**Data**

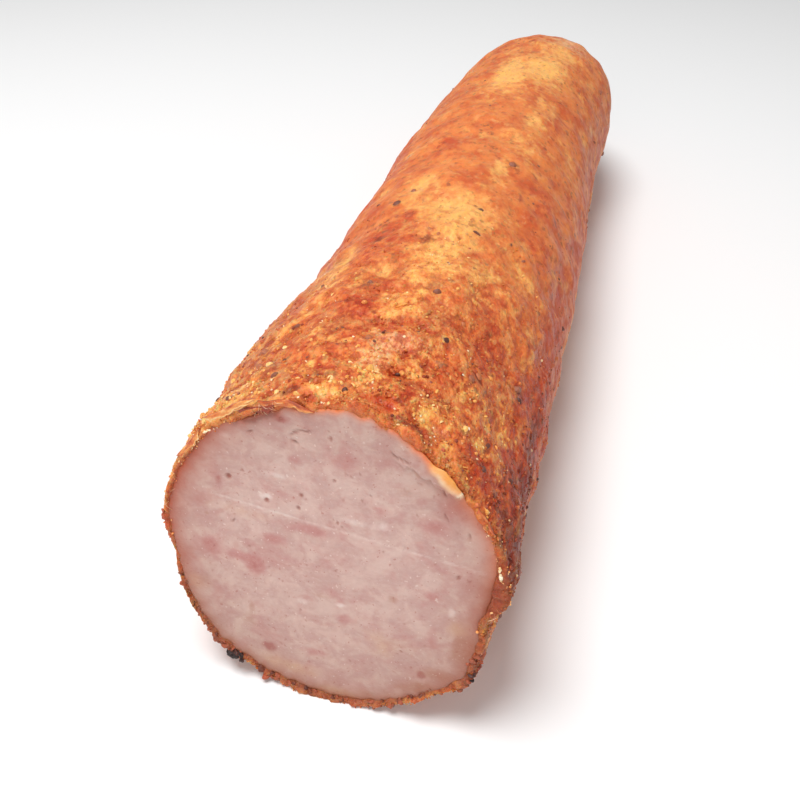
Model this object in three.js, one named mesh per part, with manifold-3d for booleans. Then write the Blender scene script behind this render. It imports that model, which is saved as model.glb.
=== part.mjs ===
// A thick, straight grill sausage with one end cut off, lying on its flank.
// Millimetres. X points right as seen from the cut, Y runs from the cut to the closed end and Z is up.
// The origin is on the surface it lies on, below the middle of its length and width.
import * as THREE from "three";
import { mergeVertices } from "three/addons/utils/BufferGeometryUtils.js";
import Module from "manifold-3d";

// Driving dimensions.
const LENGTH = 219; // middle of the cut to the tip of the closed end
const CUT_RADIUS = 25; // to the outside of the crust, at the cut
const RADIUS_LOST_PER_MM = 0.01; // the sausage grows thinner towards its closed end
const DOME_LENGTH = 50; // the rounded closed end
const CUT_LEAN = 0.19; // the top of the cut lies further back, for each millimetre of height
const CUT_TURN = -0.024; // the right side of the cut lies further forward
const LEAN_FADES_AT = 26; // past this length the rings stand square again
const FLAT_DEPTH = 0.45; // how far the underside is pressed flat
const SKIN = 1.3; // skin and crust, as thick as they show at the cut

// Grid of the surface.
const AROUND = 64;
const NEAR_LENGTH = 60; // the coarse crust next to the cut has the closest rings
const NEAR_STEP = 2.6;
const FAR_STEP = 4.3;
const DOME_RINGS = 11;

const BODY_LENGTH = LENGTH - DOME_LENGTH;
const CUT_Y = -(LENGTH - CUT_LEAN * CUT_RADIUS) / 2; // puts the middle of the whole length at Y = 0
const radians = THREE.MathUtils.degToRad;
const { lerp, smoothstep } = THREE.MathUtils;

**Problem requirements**
Print the listing above in full, exactly as it is.

**Result**
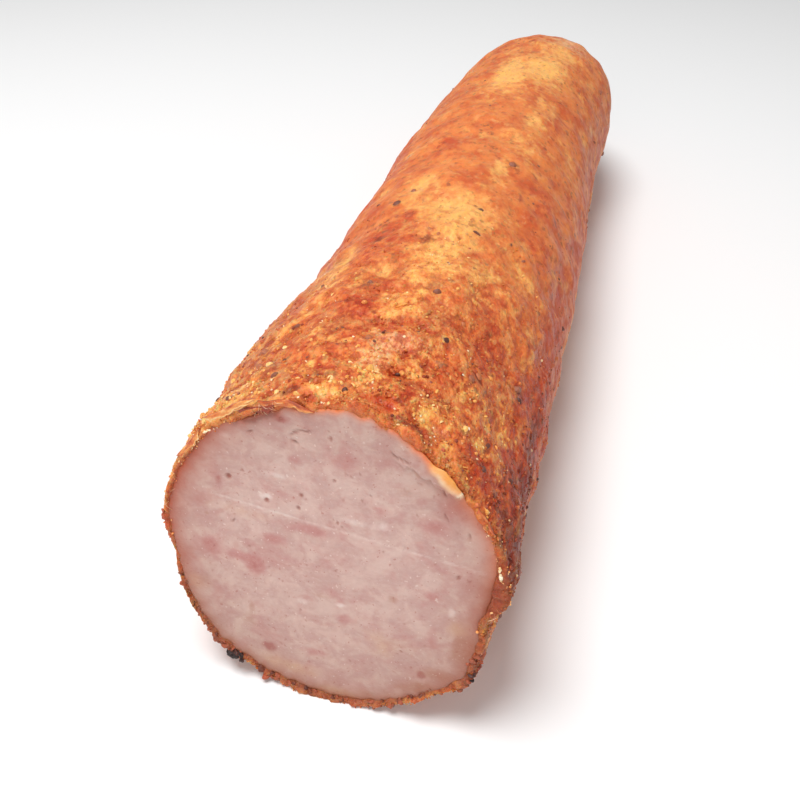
Model this object in three.js, one named mesh per part, with manifold-3d for booleans. Then write the Blender scene script behind this render. It imports that model, which is saved as model.glb.
=== part.mjs ===
// A thick, straight grill sausage with one end cut off, lying on its flank.
// Millimetres. X points right as seen from the cut, Y runs from the cut to the closed end and Z is up.
// The origin is on the surface it lies on, below the middle of its length and width.
import * as THREE from "three";
import { mergeVertices } from "three/addons/utils/BufferGeometryUtils.js";
import Module from "manifold-3d";

// Driving dimensions.
const LENGTH = 219; // middle of the cut to the tip of the closed end
const CUT_RADIUS = 25; // to the outside of the crust, at the cut
const RADIUS_LOST_PER_MM = 0.01; // the sausage grows thinner towards its closed end
const DOME_LENGTH = 50; // the rounded closed end
const CUT_LEAN = 0.19; // the top of the cut lies further back, for each millimetre of height
const CUT_TURN = -0.024; // the right side of the cut lies further forward
const LEAN_FADES_AT = 26; // past this length the rings stand square again
const FLAT_DEPTH = 0.45; // how far the underside is pressed flat
const SKIN = 1.3; // skin and crust, as thick as they show at the cut

// Grid of the surface.
const AROUND = 64;
const NEAR_LENGTH = 60; // the coarse crust next to the cut has the closest rings
const NEAR_STEP = 2.6;
const FAR_STEP = 4.3;
const DOME_RINGS = 11;

const BODY_LENGTH = LENGTH - DOME_LENGTH;
const CUT_Y = -(LENGTH - CUT_LEAN * CUT_RADIUS) / 2; // puts the middle of the whole length at Y = 0
const radians = THREE.MathUtils.degToRad;
const { lerp, smoothstep } = THREE.MathUtils;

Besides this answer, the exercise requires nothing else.